Carnation attempted to reincarnate its Breakfast Bars
Breakfast Bars remained popular throughout the '70s and '80s, finding an enthusiastic fan base among kids and teenagers as a portable, convenient meal replacement. In 1982, Carnation printed a coupon for grocery shoppers to get a free half-gallon of milk when they bought three packages of Carnation Instant Breakfast powder or Breakfast Bars (any combination). Whether or not the bars remained on store shelves during the late-80s to early-'90s is unclear, but whatever the case, Carnation officially relaunched its Breakfast Bars with a fresh ad campaign in 1994, then discontinued them for good shortly thereafter in 1997.
In 2014, parent company Nestle released a Carnation Breakfast Essentials Nutrition Bar. This offering followed the O.G.'s nutrient-forward blueprint, but didn't taste like the original bar of years past, and was discontinued in 2020. Indeed, enduring fans describe the original Breakfast Bars as incomparable and unlike anything else, which might be why attempts at replication with new products in the years since have failed.
The internet is filled with social chatter from folks who miss the vintage snack. One page on the nostalgia forum "In the 80s" is filled with comments from enduring Breakfast Bar fans. "Oh the peanut butter flavor! Can't forget the chocolate chip! I would eat 3 or 4 of them after school most days!" raves one now-grown-up. Another similarly waxes, "Wow! I used to love these bars, I wish you could still get your hands on them. I loved the peanut butter and the chocolate chip!"
Carnation still offers a selection of breakfast products
Keeping the instant breakfast category alive today, Carnation still sells a Breakfast Essentials Complete Nutritional Drink. Maybe Carnation's Breakfast Bar faded simply because its original fans got older and aged out of meal replacement bars. Maybe those fans are even cooking sit-down meals for families of their own. But, they never forgot that siren call from years past.
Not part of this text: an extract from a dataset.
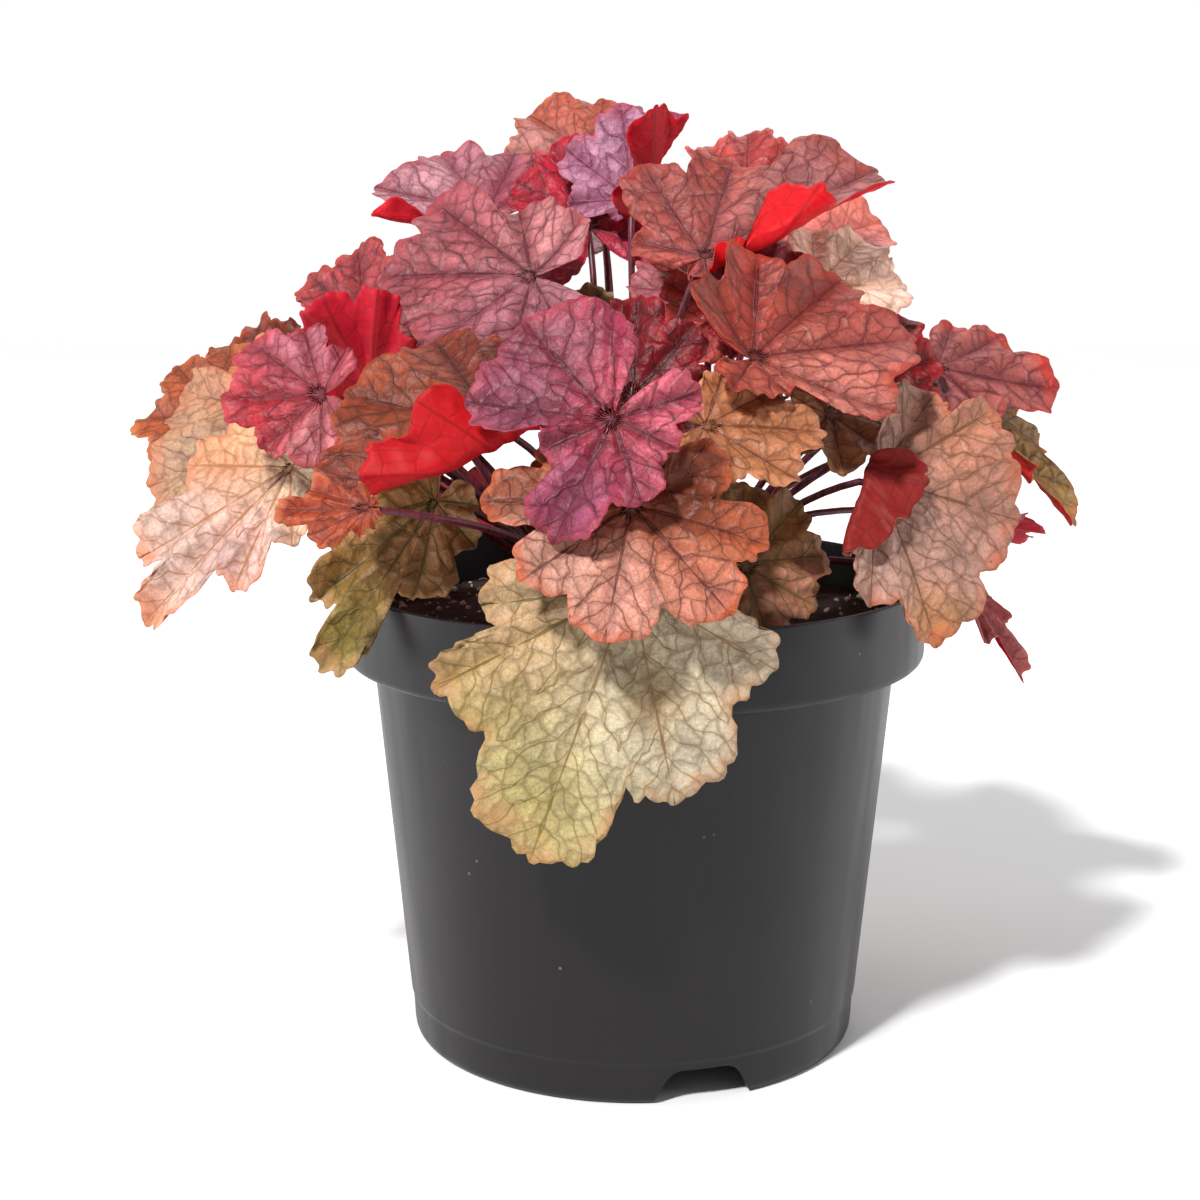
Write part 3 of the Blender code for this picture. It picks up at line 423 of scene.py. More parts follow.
# skin, veil, net: the leaf's own, in the order of TRAITS, where they differ from its finish. patches:
# (lobe, share of its reach, radius per blade length, colour, strength). bends: (bearing, distance out,
# angle, radius). lift: rise of each lobe. spread: bearing at which the blade's base ends. sinus: depth of
# the dips between lobes. ripple: depth of the folds along the ribs. rise: height of the petiole's arch
# Some patches are painted shade, as the dark brown over the upper lobes of the 23rd leaf
LEAVES = [
    # top of the plant
    leaf("orange", (-14, 287, 77), (-0.1, -0.65, 0.7),
        [(-19, 279), (-33, 281), (-43, 290), (-34, 303), (-10, 306), (5, 299), (4, 287)],
        patches=[(2, 0.7, 0.45, "#bf8680", 0.8)], skin="#bb5741 #7c301c #d07652"),
    leaf("mauve", (-1, 274, 23), (-0.3, -0.85, 0.4),
        [(-8, 268), (-22, 274), (-22, 290), (-4, 303), (14, 302), (31, 289), (21, 267)],
        bends=[(120, 0.04, 100, 0.14)], skin="#b67c96 #782846 #b53f54 #c00c20"),
    leaf("mauve", (-47, 270, 52), (0, -0.68, 0.72),
        [(-46, 258), (-65, 254), (-85, 264), (-83, 279), (-62, 291), (-38, 289), (-27, 278)],
        bends=[(-100, 0.22, 90, 0.12)], rise=0.28, skin="#b06d78 #712636 #aa464f #cc1024",
        patches=[(6, 0.6, 0.4, "#9e1d34", 0.7), (3, 0.7, 0.5, "#bc858e", 0.7)]),
    leaf("mauve", (-33, 250, -13), (-0.15, -0.65, 0.72),
        [(-19, 225), (-41, 220), (-69, 226), (-83, 253), (-65, 275), (-37, 271), (-15, 263)],
        lift=(0, 0, 0, 0, 0, 0, 0.4), skin="#a3535c #5f1723 #a7434b",
        patches=[(6, 0.8, 0.5, "#ca807f", 0.9), (0, 0.6, 0.5, "#b0727f", 0.8),
            (3, 0.7, 0.4, "#9a4b4f", 0.7)]),
    leaf("crimson", (-15, 266, 30), (-0.05, -0.75, 0.6),
        [(-33, 246), (-41, 262), (-38, 281), (-26, 292), (-4, 292), (12, 280), (13, 258)],
        skin="#b20d2d #640417 #c12132", patches=[(6, 0.8, 0.45, "#dc3e62", 0.8)]),
    leaf("rose", (22, 256, -24), (0, -0.72, 0.69),
        [(-1, 262), (2, 284), (31, 290), (77, 288), (71, 260), (40, 248), (24, 247)],
        bends=[(95, 0.06, 165, 0.06)], spread=174, skin="#9f5755 #692325 #a63e30 #d40c18",
        patches=[(0, 0.7, 0.35, "#ba4c3b", 0.6), (2, 0.9, 0.25, "#b34533", 0.8),
            (4, 0.8, 0.3, "#ca8376", 0.8), (3, 0.6, 0.3, "#ac6d6b", 0.7)]),
    leaf("rose", (35, 275, 55), (0, -0.7, 0.7),
        [(21, 269), (15, 280), (22, 293), (36, 298), (52, 291), (54, 276), (47, 266)],
        skin="#b94440 #7f2022 #d6665d"),
    # right of the middle
    leaf("peach", (44, 258, 20), (0.2, -0.55, 0.8),
        [(24, 270), (39, 282), (62, 282), (79, 269), (79, 250), (59, 239), (40, 241)], rise=0.6,
        skin="#df7f70 #ab4b42 #da6c57",
        patches=[(1, 0.8, 0.4, "#da5b3a", 0.8), (4, 0.8, 0.4, "#d26a76", 0.8)]),
    leaf("cream", (57, 246, -6), (0.25, -0.6, 0.75),
        [(44, 257), (57, 266), (74, 264), (87, 249), (82, 233), (67, 227), (51, 232)],
        skin="#f9cfba #c9936c #f9b49e"),
    leaf("rose", (38, 224, -50), (0.05, -0.7, 0.7),
        [(22, 240), (39, 254), (67, 253), (91, 232), (84, 204), (50, 211), (30, 209)],
        lift=(0.7, 0.16, 0, 0, 0, 0, 0.5), skin="#964036 #661a18 #b03c28",
        patches=[(4, 0.8, 0.5, "#c56e60", 0.9), (5, 0.7, 0.4, "#c97767", 0.9),
            (6, 0.7, 0.4, "#c1513a", 0.8), (0, 0.8, 0.4, "#b33e29", 0.7), (3, 0.85, 0.3, "#b75a51", 0.8)]),
    # The skins of this leaf and the next two are lightened to make up for the shade they lie in: painted
    # light
    leaf("crimson", (38, 240, -23), (0, -0.9, 0.4),
        [(24, 232), (20, 243), (25, 258), (38, 264), (54, 257), (60, 245), (52, 231)],
        skin="#a03844 #681820"),
    leaf("rose", (30, 237, -14), (0.1, -0.8, 0.6),
        [(32, 224), (19, 223), (9, 235), (9, 249), (21, 257), (36, 254), (41, 244)],
        skin="#c85c50 #8c2428 #cc3c34", patches=[(4, 0.7, 0.3, "#c82830", 0.8)]),
    leaf("mauve", (19, 245, 6), (0, -0.7, 0.7),
        [(25, 235), (13, 229), (1, 233), (-3, 246), (4, 258), (17, 260), (27, 255)], rise=0.45,
        skin="#bc6c74 #7c303c"),
    # right side
    leaf("crimson", (75, 216, -5), (0.1, -0.85, 0.5),
        [(64, 224), (72, 236), (88, 238), (98, 226), (99, 208), (87, 197), (74, 200)],
        skin="#780208 #3f0002 #aa0f15"),
    leaf("mauve", (97, 221, 11), (0.3, -0.6, 0.75),
        [(92, 231), (102, 235), (117, 230), (136, 213), (119, 204), (103, 205), (93, 212)],
        skin="#a3564f #611d25 #c1281d"),
    leaf("brown", (112, 208, 26), (0.55, -0.6, 0.5),
        [(116, 216), (124, 208), (134, 197), (145, 170), (124, 180), (113, 196), (109, 205)],
        bends=[(90, 0.1, 40, 0.12)], skin="#986f30 #68431d #c66a32"),
    # This leaf's skin is lightened to make up for the shade it lies in: painted light
    leaf("olive", (63, 206, -27), (0.1, -0.6, 0.8),
        [(53, 218), (65, 223), (82, 221), (91, 206), (85, 191), (69, 187), (54, 194)],
        skin="#b08058 #6e4428 #b87850"),
    leaf("peach", (79, 185, -49), (0.35, -0.82, 0.42),
        [(97, 213), (115, 207), (127, 172), (103, 130), (78, 142), (64, 160), (54, 197)],
        bends=[(132, 0.05, 160, 0.045)], skin="#b48a7c #744830 #c0603a #86201c", veil=0.4, net=0.45,
        patches=[(3, 0.95, 0.3, "#bc8048", 0.8), (2, 0.8, 0.4, "#ac7664", 0.7),
            (1, 0.7, 0.4, "#b87252", 0.7)]),
    # This leaf's skin is lightened to make up for the shade it lies in: painted light
    leaf("crimson", (109, 150, -16), (0.5, -0.8, 0.2),
        [(113, 150), (118, 146), (125, 137), (131, 118), (117, 130), (110, 139), (107, 144)], rise=0.46,
        skin="#b8605a #8c2c30 #c04038"),
    # front
    leaf("mauve", (-7, 204, -94), (-0.05, -0.85, 0.5),
        [(22, 214), (15, 194), (3, 175), (-27, 165), (-31, 194), (-55, 209), (-36, 236)], spread=172,
        skin="#a4304a #5c1022 #b04454",
        patches=[(5, 0.7, 0.45, "#905064", 0.9), (6, 0.7, 0.4, "#945060", 0.8),
            (0, 0.7, 0.5, "#c85c6c", 0.9), (1, 0.7, 0.4, "#c4586a", 0.9), (3, 0.7, 0.35, "#86405c", 0.9),
            (3, 0.05, 0.22, "#9c0c20", 0.9)]),
    leaf("crimson", (-1, 211, -49), (0, -0.9, 0.4),
        [(-20, 200), (-29, 217), (-21, 235), (1, 245), (20, 234), (26, 215), (16, 200)],
        skin="#800514 #400207 #bd2733"),
    leaf("tan", (23, 202, -65), (0.1, -0.75, 0.65),
        [(17, 212), (28, 219), (48, 216), (63, 202), (54, 184), (31, 181), (16, 190)], ripple=0.04,
        skin="#c47f55 #764027 #d48e6c"),
    # The dark brown patches over the two upper lobes, 0 and 6, are painted shade
    leaf("peach", (-1, 176, -97), (0.02, -0.85, 0.52),
        [(31, 193), (45, 164), (33, 140), (-10, 129), (-38, 150), (-51, 180), (-29, 202)], sinus=0.26,
        skin="#a05c42 #5e2012 #cc5e34 #7a1418", veil=0.5,
        patches=[(3, 0.8, 0.42, "#d8917c", 0.95), (4, 0.75, 0.45, "#d49a86", 0.95),
            (2, 0.8, 0.45, "#dc8e76", 0.95), (1, 0.7, 0.4, "#b45c38", 0.8), (0, 0.6, 0.45, "#7a3418", 0.9),
            (6, 0.6, 0.45, "#86401e", 0.9)]),
    leaf("cream", (-1, 149, -98), (0, -0.99, 0.1),
        [(31, 152), (48, 120), (14, 75), (-35, 55), (-68, 113), (-52, 142), (-24, 170)], sinus=0.25,
        bends=[(180, 0.02, -75, 0.1)], skin="#bdae8e #7a6420 #b07c50", veil=0.3, net=0.5,
        patches=[(2, 0.7, 0.45, "#c2b6a2", 0.9), (1, 0.7, 0.4, "#c8b49c", 0.9),
            (3, 0.3, 0.4, "#c4b898", 0.8), (4, 0.85, 0.35, "#98863c", 0.85),
            (3, 0.9, 0.35, "#a8985a", 0.85), (5, 0.8, 0.35, "#c09a76", 0.8),
            (2, 0.5, 0.12, "#8e7046", 0.7)],
        vein_patches=[(1, 0.7, 0.5, "#a07a54", 0.9), (2, 0.7, 0.4, "#8e6c40", 0.9)]),
    leaf("olive", (36, 156, -60), (0.25, -0.8, 0.5),
        [(20, 173), (36, 184), (55, 178), (65, 161), (61, 142), (45, 130), (27, 137)],
        skin="#b47a50 #715729 #ba7e51",
        patches=[(4, 0.7, 0.5, "#b07262", 0.8), (1, 0.7, 0.5, "#85622d", 0.7)]),
    leaf("brown", (-44, 201, -73), (-0.15, -0.65, 0.75),
        [(-24, 182), (-48, 167), (-79, 163), (-103, 176), (-94, 212), (-65, 232), (-36, 234)],
        bends=[(-95, 0.08, 150, 0.08)], skin="#86321c #4a140c #a84c2c #c0141c",
        patches=[(4, 0.6, 0.4, "#94421e", 0.8), (6, 0.7, 0.35, "#6e2c20", 0.8)]),
    leaf("rose", (-87, 175, -104), (-0.25, -0.75, 0.6),
        [(-84, 171), (-91, 166), (-107, 165), (-117, 173), (-107, 181), (-92, 182), (-86, 179)],
        skin="#bc532f #792617 #cd734d"),
    leaf("olive", (-65, 177, -51), (-0.25, -0.88, 0.35),
        [(-51, 176), (-53, 162), (-72, 143), (-104, 119), (-106, 143), (-104, 168), (-79, 192)],
        bends=[(80, 0.2, 45, 0.2)], skin="#98703c #584814 #b08458 #842c20", veil=0.5,
        patches=[(4, 0.8, 0.5, "#a07444", 0.8), (3, 0.9, 0.4, "#786c30", 0.9),
            (6, 0.6, 0.4, "#906024", 0.8), (1, 0.7, 0.4, "#ac7c54", 0.8)]),
    # left side
    leaf("cream", (-105, 203, 1), (-0.4, -0.65, 0.65),
        [(-95, 190), (-111, 181), (-137, 175), (-159, 181), (-147, 214), (-127, 224), (-104, 222)],
        skin="#af8b6d #844e3a #bd6b47", veil=0.25, net=0.4,
        patches=[(6, 0.8, 0.35, "#c5846c", 0.8), (5, 0.9, 0.35, "#c17350", 0.7)]),
    leaf("peach", (-112, 188, -26), (-0.4, -0.8, 0.45),
        [(-101, 180), (-113, 162), (-134, 147), (-166, 137), (-165, 158), (-148, 190), (-130, 208)],
        skin="#d7c5a0 #ae7146 #d17c52 #cc5030", veil=0.25, net=0.4,
        patches=[(5, 0.8, 0.4, "#cf865c", 0.9), (3, 0.7, 0.35, "#d3ad9f", 0.9),
            (2, 0.8, 0.35, "#cfa59f", 0.9), (3, 0.95, 0.12, "#c36433", 0.9),
            (4, 0.8, 0.3, "#cfb1a6", 0.8)]),
    leaf("orange", (-133, 204, 28), (-0.35, -0.6, 0.7),
        [(-127, 188), (-144, 181), (-158, 190), (-161, 206), (-149, 222), (-131, 229), (-120, 219)],
        skin="#a04c2a #6a290f #be6e41"),
    leaf("mauve", (-101, 212, -45), (-0.3, -0.8, 0.5),
        [(-92, 198), (-103, 187), (-122, 194), (-133, 210), (-125, 230), (-108, 235), (-93, 228)],
        skin="#bb525f #6e101f #ba3843",
        patches=[(2, 0.6, 0.5, "#aa1322", 0.85), (3, 0.7, 0.4, "#a61a25", 0.85),
            (5, 0.7, 0.4, "#ba6978", 0.9), (1, 0.7, 0.4, "#ca7b7e", 0.9)]),
    leaf("crimson", (-85, 214, -20), (0.35, 0.75, 0.45),
        [(-70, 214), (-71, 230), (-83, 245), (-101, 244), (-111, 225), (-101, 209), (-86, 201)],
        skin="#8e0319 #4d010a #a40c1d #c01028"),
    leaf("rose", (-86, 233, 22), (-0.3, -0.75, 0.55),
        [(-99, 221), (-108, 233), (-105, 251), (-90, 261), (-71, 255), (-64, 241), (-70, 226)],
        skin="#9f3a3e #61151c #c54d3d"),
    leaf("orange", (-121, 222, 57), (-0.3, -0.6, 0.7),
        [(-130, 212), (-133, 220), (-133, 229), (-122, 237), (-111, 236), (-105, 227), (-110, 217)],
        skin="#7b2a12 #4e1204 #b5522a"),
    leaf("tan", (-66, 215, -6), (-0.1, -0.7, 0.7),
        [(-75, 210), (-80, 217), (-76, 228), (-65, 233), (-56, 228), (-52, 218), (-57, 210)], rise=0.2,
        skin="#d0a080"),
    leaf("olive", (-24, 228, -3), (0, -0.8, 0.6),
        [(-32, 220), (-38, 228), (-36, 239), (-27, 245), (-16, 242), (-10, 234), (-13, 224)]),
    leaf("olive", (-18, 231, 5), (0.1, -0.8, 0.6),
        [(-28, 230), (-29, 239), (-23, 246), (-10, 247), (-3, 239), (-4, 228), (-12, 222)], rise=0.3),
    # back
    back_leaf("peach", (-98, 66, 179), (-0.7, 0.5, -0.45), (-0.4, 0.5, 0.75), 56),
    back_leaf("tan", (-34, 72, 214), (-0.2, 0.95, -0.15), (0, 0.35, 0.92), 50),
    back_leaf("peach", (32, 76, 200), (0.25, 0.9, -0.3), (0.1, 0.45, 0.88), 56),
    back_leaf("cream", (86, 54, 188), (0.75, 0.55, -0.3), (0.4, 0.4, 0.8), 52),
    back_leaf("rose", (-45, 52, 242), (-0.6, 0.75, 0.1), (-0.3, 0.45, 0.85), 44),
    back_leaf("mauve", (-10, 78, 256), (-0.05, 1, 0.1), (0, 0.4, 0.9), 44),
    back_leaf("rose", (50, 54, 250), (0.6, 0.8, 0.05), (0.3, 0.4, 0.85), 44),
    back_leaf("orange", (2, 92, 232), (0.1, 1, -0.2), (0, 0.4, 0.9), 44),
    back_leaf("rose", (-49, 96, 163), (-0.35, 0.75, -0.6), (-0.2, 0.6, 0.75), 50),
    back_leaf("tan", (2, 104, 176), (0.05, 0.85, -0.6), (0, 0.6, 0.8), 54),
    back_leaf("mauve", (114, 78, 160), (0.8, 0.5, -0.4), (0.3, 0.5, 0.8), 40),
]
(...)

As retro foodies in one Reddit thread write, "I ate my share! Can't quite describe them," and, "Those things were so d**n good. They got me through summer camp in the '70s and '80s. I can still hear that crinkly wrapper and remember the unique dry-yet-somehow-waxy texture." Elsewhere online, other Redditors write, "Yes! The peanut butter ones. I practically lived on them through high school. Have never found anything anywhere near as good." A reply echoes, "Same, I can still remember the texture, they were so good. Like you said, nothing has come close."
The formula that has captured foodies' hearts 50 years later seems to be a not-too-sweet flavor with a dense, chewy texture, and an oat-malt-milk chocolate forward taste. Wrap it all in a layer of paper, encased in a thick foil wrapper, and maybe the Carnation Breakfast Bar of the Swingin' Seventies will have a recipe for resurrection. Until then, as one "In the 80s" commenter puts it, "All these years later, I still haven't forgotten them and can't find another product as satisfying."